— Start Extracted records —

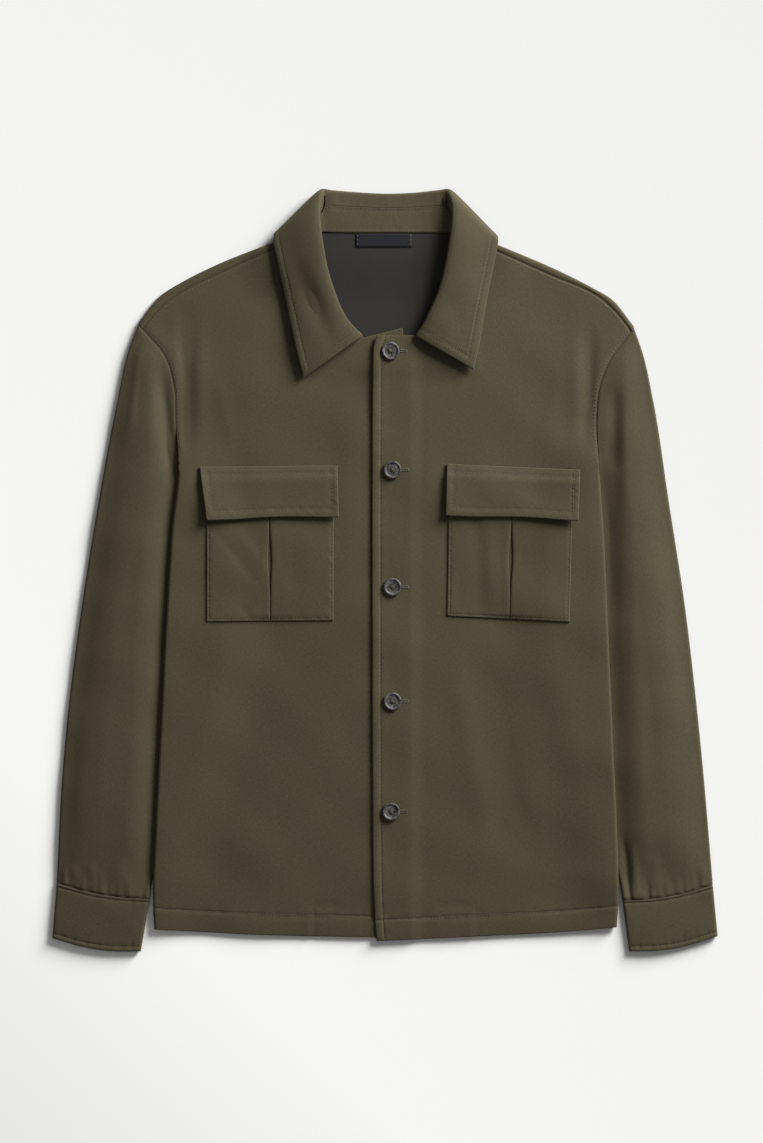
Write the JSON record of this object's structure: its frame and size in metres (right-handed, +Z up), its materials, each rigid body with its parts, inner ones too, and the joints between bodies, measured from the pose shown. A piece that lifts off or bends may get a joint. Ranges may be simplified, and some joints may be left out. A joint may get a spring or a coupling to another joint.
{
  "type": "overshirt",
  "caption": "Long-sleeved overshirt laid flat on its back and buttoned up, with a pointed collar, pleated chest pockets under flaps, and cuffs.",
  "frame": {"origin": "middle of the bounding box's underside, on the surface that the shirt lies on", "axes": "+Z up from the surface, +Y from the hem towards the collar, +X towards the wearer's left, so seen from above the wearer's left sleeve is at the right"},
  "size_m": [0.6649, 0.7614, 0.0214],
  "materials": {
    "cloth": "matt olive twill",
    "lining": "dark grey smooth lining",
    "label": "plain woven label, bare",
    "buttons": "dark mottled horn-like resin"
  },
  "bodies": {
    "root": {"back": "cloth", "back_lining": "lining", "neck_label": "label", "front_right": "cloth", "front_left": "cloth", "sleeve_right": "cloth", "sleeve_left": "cloth", "cuff_right": "cloth", "cuff_left": "cloth", "pocket_right": "cloth", "pocket_left": "cloth", "flap_right": "cloth", "flap_left": "cloth", "collar_stand": "cloth", "collar_leaf": "cloth", "button_1": "buttons", "button_2": "buttons", "button_3": "buttons", "button_4": "buttons", "button_5": "buttons"}
  },
  "joints": []
}
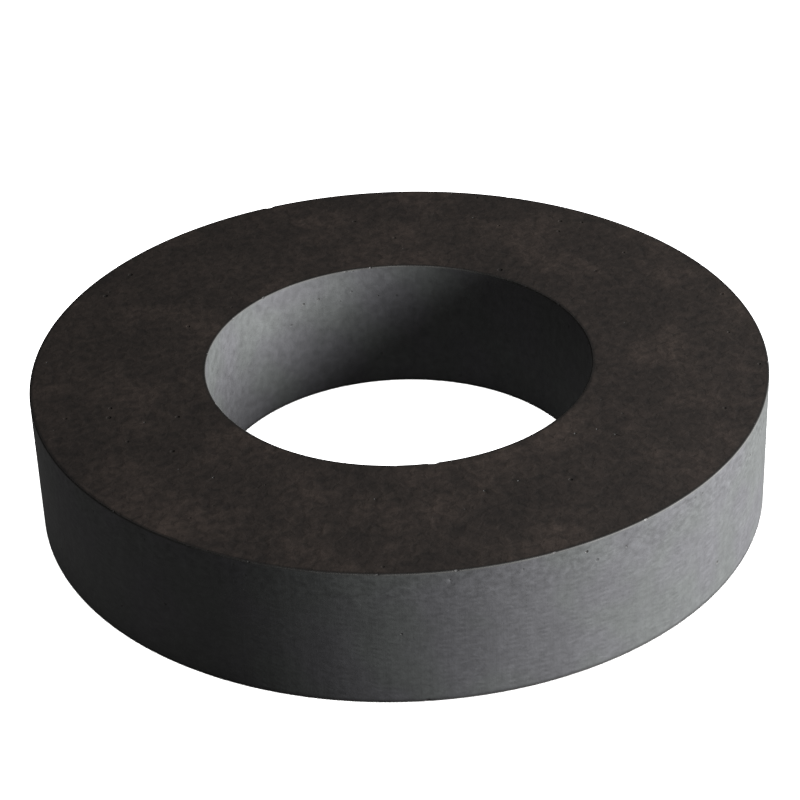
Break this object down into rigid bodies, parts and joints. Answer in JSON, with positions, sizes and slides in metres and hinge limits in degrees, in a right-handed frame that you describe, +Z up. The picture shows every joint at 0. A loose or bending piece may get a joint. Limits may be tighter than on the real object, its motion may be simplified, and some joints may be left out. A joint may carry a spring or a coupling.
{
  "type": "ferrite ring magnet",
  "caption": "Thick flat dark ceramic ring with a plain straight bore, ground pole faces and matt walls; holds or is held by steel along its axis.",
  "frame": {"origin": "centre of the lower pole face, on the bore's axis", "axes": "+Z up the bore's axis, through the thickness; X and Y lie across the ring, which is the same in every direction"},
  "size_m": [0.08, 0.08, 0.0155],
  "materials": {
    "ferrite": "dark sintered ferrite, ground matt on both pole faces, as sintered on the outer wall and in the bore"
  },
  "bodies": {
    "root": {"ring_magnet": "ferrite"}
  },
  "joints": []
}
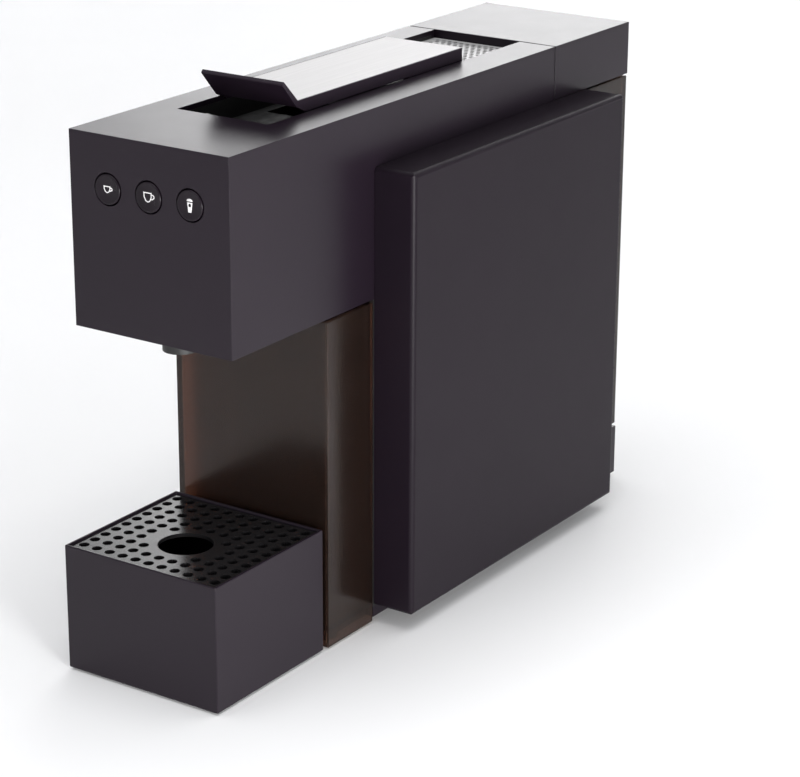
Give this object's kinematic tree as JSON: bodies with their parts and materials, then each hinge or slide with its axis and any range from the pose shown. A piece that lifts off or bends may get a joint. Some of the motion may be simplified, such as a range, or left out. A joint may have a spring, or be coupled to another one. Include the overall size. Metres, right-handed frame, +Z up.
{
  "type": "pod coffee machine",
  "caption": "Slim pod coffee machine with a cam lever, pull-out capsule bin, drip tray with grid, push buttons, side panels and a lift-off water tank with lid.",
  "frame": {"origin": "centre of the whole machine's footprint, on the surface it stands on", "axes": "+Z up; the front with the buttons and the drip tray faces -Y; +X is to the right when looking along +Y from the front"},
  "size_m": [0.128, 0.345, 0.262],
  "materials": {
    "body_plastic": "satin, finely textured",
    "inner_plastic": "matt",
    "lever_plastic": "satin",
    "button_plastic": "gloss",
    "grid_plastic": "satin",
    "smoke_plastic": "gloss, smoke tinted, translucent",
    "inlay_metal": "satin",
    "vent_metal": "satin",
    "steel": "brushed",
    "cast_aluminium": "cast",
    "pump_metal": "satin",
    "rubber": "matt",
    "silicone": "satin",
    "white_plastic": "matt",
    "circuit_board": "satin"
  },
  "bodies": {
    "chassis": {"base": "body_plastic", "feet": "rubber", "core": "inner_plastic", "side_panel_left": "body_plastic", "side_panel_right": "body_plastic", "head_shell": "body_plastic", "head_floor": "body_plastic", "recess_tub": "inner_plastic", "vent_plate": "vent_metal", "spout": "inner_plastic", "coffee_tube": "silicone", "brew_frame": "inner_plastic", "capsule_holder": "inner_plastic", "hinge_pin": "steel", "lever_switch": "inner_plastic", "button_board": "circuit_board", "control_board": "circuit_board", "pump": "pump_metal", "pump_mounts": "rubber", "thermoblock": "cast_aluminium", "flow_meter": "white_plastic", "valve_socket": "inner_plastic", "suction_hose": "silicone", "inlet_hose": "silicone", "pressure_hose": "silicone", "hot_line": "silicone", "cord_gland": "rubber", "base_screws": "steel", "panel_screws": "steel"},
    "lever": {"lever": "lever_plastic", "lever_inlay": "inlay_metal"},
    "injector": {"injector": "inner_plastic", "cross_pin": "steel", "injector_needles": "steel"},
    "button_left": {"button_left": "button_plastic"},
    "button_middle": {"button_middle": "button_plastic"},
    "button_right": {"button_right": "button_plastic"},
    "capsule_bin": {"capsule_bin": "smoke_plastic"},
    "drip_tray": {"drip_tray": "body_plastic"},
    "drip_grid": {"drip_grid": "grid_plastic"},
    "water_tank": {"water_tank": "smoke_plastic", "tank_valve": "rubber"},
    "tank_lid": {"tank_lid": "body_plastic"}
  },
  "joints": [
    {"name": "lever_hinge", "type": "hinge", "parent": "chassis", "child": "lever", "pos_m": [0, 0.0435, 0.243], "axis": [-1, 0, 0], "range_deg": [0, 85]},
    {"name": "injector_slide", "type": "slide", "parent": "chassis", "child": "injector", "axis": [0, 1, 0], "range_m": [0, 0.02601]},
    {"name": "left_button_press", "type": "slide", "parent": "chassis", "child": "button_left", "axis": [0, 1, 0], "range_m": [0, 0.0012], "stiffness_N_per_m": 400, "springref_m": -0.001},
    {"name": "middle_button_press", "type": "slide", "parent": "chassis", "child": "button_middle", "axis": [0, 1, 0], "range_m": [0, 0.0012], "stiffness_N_per_m": 400, "springref_m": -0.001},
    {"name": "right_button_press", "type": "slide", "parent": "chassis", "child": "button_right", "axis": [0, 1, 0], "range_m": [0, 0.0012], "stiffness_N_per_m": 400, "springref_m": -0.001},
    {"name": "bin_slide", "type": "slide", "parent": "chassis", "child": "capsule_bin", "axis": [0, -1, 0], "range_m": [0, 0.12]},
    {"name": "tray_pull", "type": "slide", "parent": "capsule_bin", "child": "drip_tray", "axis": [0, -1, 0], "range_m": [0, 0.09]},
    {"name": "grid_lift", "type": "slide", "parent": "drip_tray", "child": "drip_grid", "axis": [0, 0, 1], "range_m": [0, 0.03]},
    {"name": "tank_lift", "type": "slide", "parent": "chassis", "child": "water_tank", "axis": [0, 0, 1], "range_m": [0, 0.235]},
    {"name": "lid_lift", "type": "slide", "parent": "water_tank", "child": "tank_lid", "axis": [0, 0, 1], "range_m": [0, 0.05]}
  ],
  "couplings": [
    {"joint": "injector_slide", "follows": "lever_hinge", "m_per_rad": 0.017526}
  ]
}
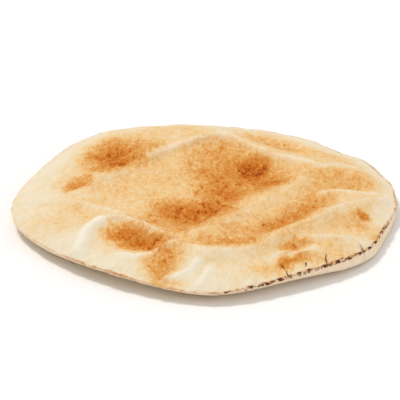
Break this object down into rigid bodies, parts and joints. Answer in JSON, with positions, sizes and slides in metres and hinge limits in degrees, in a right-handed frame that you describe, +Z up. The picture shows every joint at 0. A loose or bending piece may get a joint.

— End Extracted records —

== Written exercise ==
Exactly as shown, repeat every record.

== Full answer ==
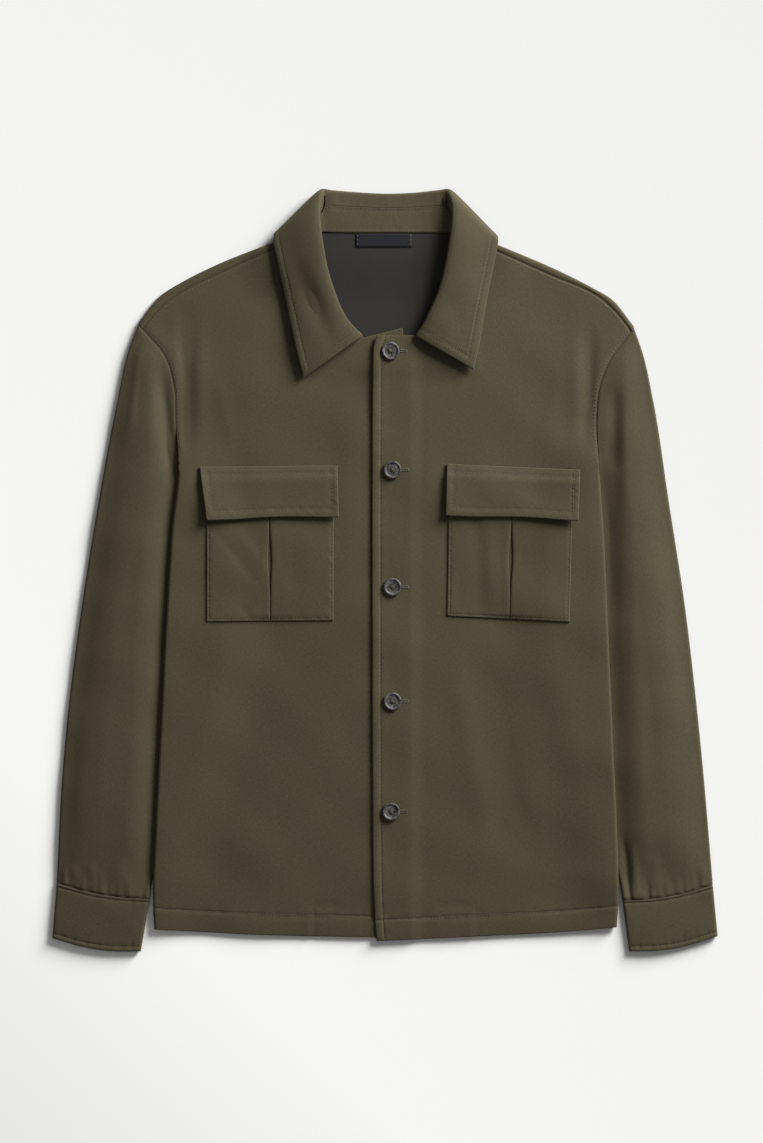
Write the JSON record of this object's structure: its frame and size in metres (right-handed, +Z up), its materials, each rigid body with its parts, inner ones too, and the joints between bodies, measured from the pose shown. A piece that lifts off or bends may get a joint. Ranges may be simplified, and some joints may be left out. A joint may get a spring or a coupling to another joint.
{
  "type": "overshirt",
  "caption": "Long-sleeved overshirt laid flat on its back and buttoned up, with a pointed collar, pleated chest pockets under flaps, and cuffs.",
  "frame": {"origin": "middle of the bounding box's underside, on the surface that the shirt lies on", "axes": "+Z up from the surface, +Y from the hem towards the collar, +X towards the wearer's left, so seen from above the wearer's left sleeve is at the right"},
  "size_m": [0.6649, 0.7614, 0.0214],
  "materials": {
    "cloth": "matt olive twill",
    "lining": "dark grey smooth lining",
    "label": "plain woven label, bare",
    "buttons": "dark mottled horn-like resin"
  },
  "bodies": {
    "root": {"back": "cloth", "back_lining": "lining", "neck_label": "label", "front_right": "cloth", "front_left": "cloth", "sleeve_right": "cloth", "sleeve_left": "cloth", "cuff_right": "cloth", "cuff_left": "cloth", "pocket_right": "cloth", "pocket_left": "cloth", "flap_right": "cloth", "flap_left": "cloth", "collar_stand": "cloth", "collar_leaf": "cloth", "button_1": "buttons", "button_2": "buttons", "button_3": "buttons", "button_4": "buttons", "button_5": "buttons"}
  },
  "joints": []
}
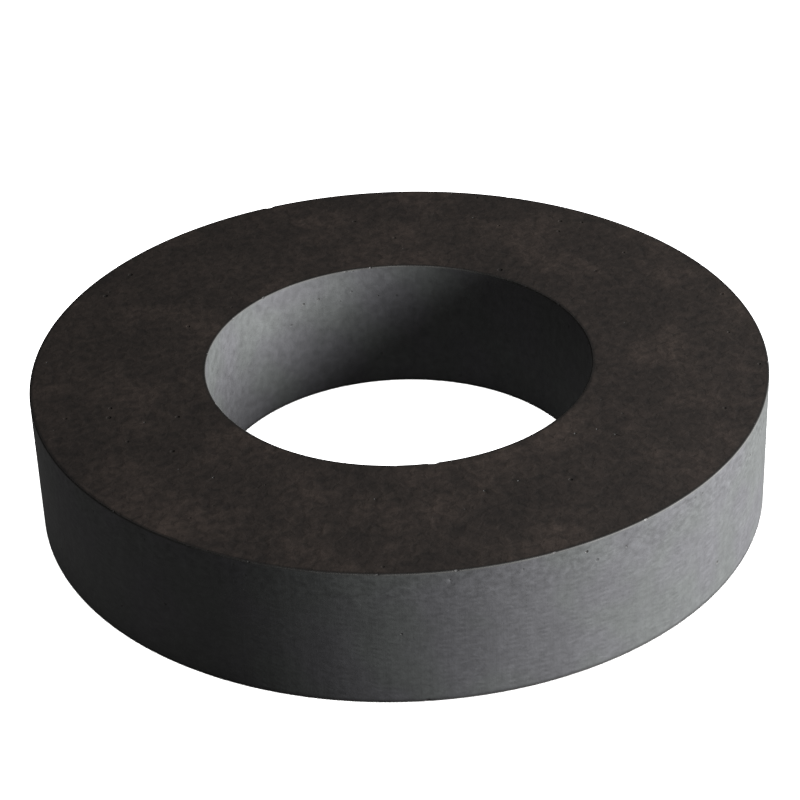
Break this object down into rigid bodies, parts and joints. Answer in JSON, with positions, sizes and slides in metres and hinge limits in degrees, in a right-handed frame that you describe, +Z up. The picture shows every joint at 0. A loose or bending piece may get a joint. Limits may be tighter than on the real object, its motion may be simplified, and some joints may be left out. A joint may carry a spring or a coupling.
{
  "type": "ferrite ring magnet",
  "caption": "Thick flat dark ceramic ring with a plain straight bore, ground pole faces and matt walls; holds or is held by steel along its axis.",
  "frame": {"origin": "centre of the lower pole face, on the bore's axis", "axes": "+Z up the bore's axis, through the thickness; X and Y lie across the ring, which is the same in every direction"},
  "size_m": [0.08, 0.08, 0.0155],
  "materials": {
    "ferrite": "dark sintered ferrite, ground matt on both pole faces, as sintered on the outer wall and in the bore"
  },
  "bodies": {
    "root": {"ring_magnet": "ferrite"}
  },
  "joints": []
}
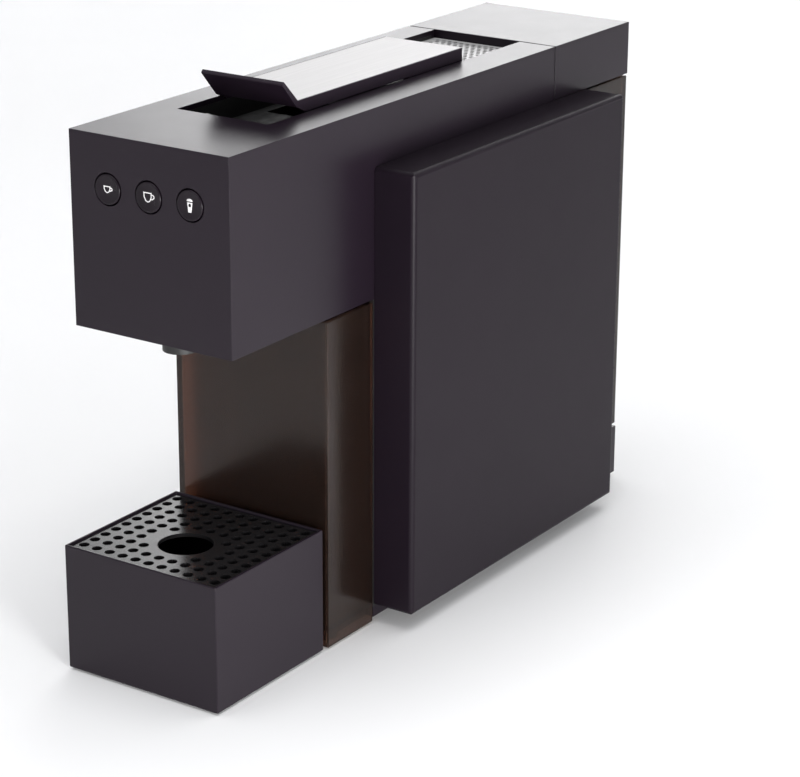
Give this object's kinematic tree as JSON: bodies with their parts and materials, then each hinge or slide with its axis and any range from the pose shown. A piece that lifts off or bends may get a joint. Some of the motion may be simplified, such as a range, or left out. A joint may have a spring, or be coupled to another one. Include the overall size. Metres, right-handed frame, +Z up.
{
  "type": "pod coffee machine",
  "caption": "Slim pod coffee machine with a cam lever, pull-out capsule bin, drip tray with grid, push buttons, side panels and a lift-off water tank with lid.",
  "frame": {"origin": "centre of the whole machine's footprint, on the surface it stands on", "axes": "+Z up; the front with the buttons and the drip tray faces -Y; +X is to the right when looking along +Y from the front"},
  "size_m": [0.128, 0.345, 0.262],
  "materials": {
    "body_plastic": "satin, finely textured",
    "inner_plastic": "matt",
    "lever_plastic": "satin",
    "button_plastic": "gloss",
    "grid_plastic": "satin",
    "smoke_plastic": "gloss, smoke tinted, translucent",
    "inlay_metal": "satin",
    "vent_metal": "satin",
    "steel": "brushed",
    "cast_aluminium": "cast",
    "pump_metal": "satin",
    "rubber": "matt",
    "silicone": "satin",
    "white_plastic": "matt",
    "circuit_board": "satin"
  },
  "bodies": {
    "chassis": {"base": "body_plastic", "feet": "rubber", "core": "inner_plastic", "side_panel_left": "body_plastic", "side_panel_right": "body_plastic", "head_shell": "body_plastic", "head_floor": "body_plastic", "recess_tub": "inner_plastic", "vent_plate": "vent_metal", "spout": "inner_plastic", "coffee_tube": "silicone", "brew_frame": "inner_plastic", "capsule_holder": "inner_plastic", "hinge_pin": "steel", "lever_switch": "inner_plastic", "button_board": "circuit_board", "control_board": "circuit_board", "pump": "pump_metal", "pump_mounts": "rubber", "thermoblock": "cast_aluminium", "flow_meter": "white_plastic", "valve_socket": "inner_plastic", "suction_hose": "silicone", "inlet_hose": "silicone", "pressure_hose": "silicone", "hot_line": "silicone", "cord_gland": "rubber", "base_screws": "steel", "panel_screws": "steel"},
    "lever": {"lever": "lever_plastic", "lever_inlay": "inlay_metal"},
    "injector": {"injector": "inner_plastic", "cross_pin": "steel", "injector_needles": "steel"},
    "button_left": {"button_left": "button_plastic"},
    "button_middle": {"button_middle": "button_plastic"},
    "button_right": {"button_right": "button_plastic"},
    "capsule_bin": {"capsule_bin": "smoke_plastic"},
    "drip_tray": {"drip_tray": "body_plastic"},
    "drip_grid": {"drip_grid": "grid_plastic"},
    "water_tank": {"water_tank": "smoke_plastic", "tank_valve": "rubber"},
    "tank_lid": {"tank_lid": "body_plastic"}
  },
  "joints": [
    {"name": "lever_hinge", "type": "hinge", "parent": "chassis", "child": "lever", "pos_m": [0, 0.0435, 0.243], "axis": [-1, 0, 0], "range_deg": [0, 85]},
    {"name": "injector_slide", "type": "slide", "parent": "chassis", "child": "injector", "axis": [0, 1, 0], "range_m": [0, 0.02601]},
    {"name": "left_button_press", "type": "slide", "parent": "chassis", "child": "button_left", "axis": [0, 1, 0], "range_m": [0, 0.0012], "stiffness_N_per_m": 400, "springref_m": -0.001},
    {"name": "middle_button_press", "type": "slide", "parent": "chassis", "child": "button_middle", "axis": [0, 1, 0], "range_m": [0, 0.0012], "stiffness_N_per_m": 400, "springref_m": -0.001},
    {"name": "right_button_press", "type": "slide", "parent": "chassis", "child": "button_right", "axis": [0, 1, 0], "range_m": [0, 0.0012], "stiffness_N_per_m": 400, "springref_m": -0.001},
    {"name": "bin_slide", "type": "slide", "parent": "chassis", "child": "capsule_bin", "axis": [0, -1, 0], "range_m": [0, 0.12]},
    {"name": "tray_pull", "type": "slide", "parent": "capsule_bin", "child": "drip_tray", "axis": [0, -1, 0], "range_m": [0, 0.09]},
    {"name": "grid_lift", "type": "slide", "parent": "drip_tray", "child": "drip_grid", "axis": [0, 0, 1], "range_m": [0, 0.03]},
    {"name": "tank_lift", "type": "slide", "parent": "chassis", "child": "water_tank", "axis": [0, 0, 1], "range_m": [0, 0.235]},
    {"name": "lid_lift", "type": "slide", "parent": "water_tank", "child": "tank_lid", "axis": [0, 0, 1], "range_m": [0, 0.05]}
  ],
  "couplings": [
    {"joint": "injector_slide", "follows": "lever_hinge", "m_per_rad": 0.017526}
  ]
}
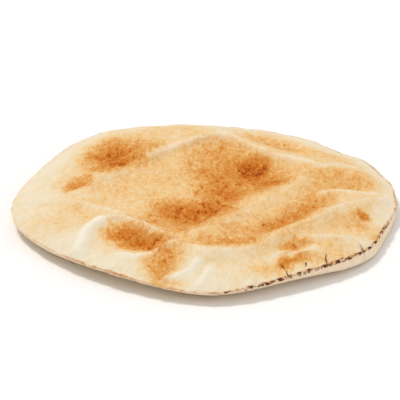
Break this object down into rigid bodies, parts and joints. Answer in JSON, with positions, sizes and slides in metres and hinge limits in degrees, in a right-handed frame that you describe, +Z up. The picture shows every joint at 0. A loose or bending piece may get a joint.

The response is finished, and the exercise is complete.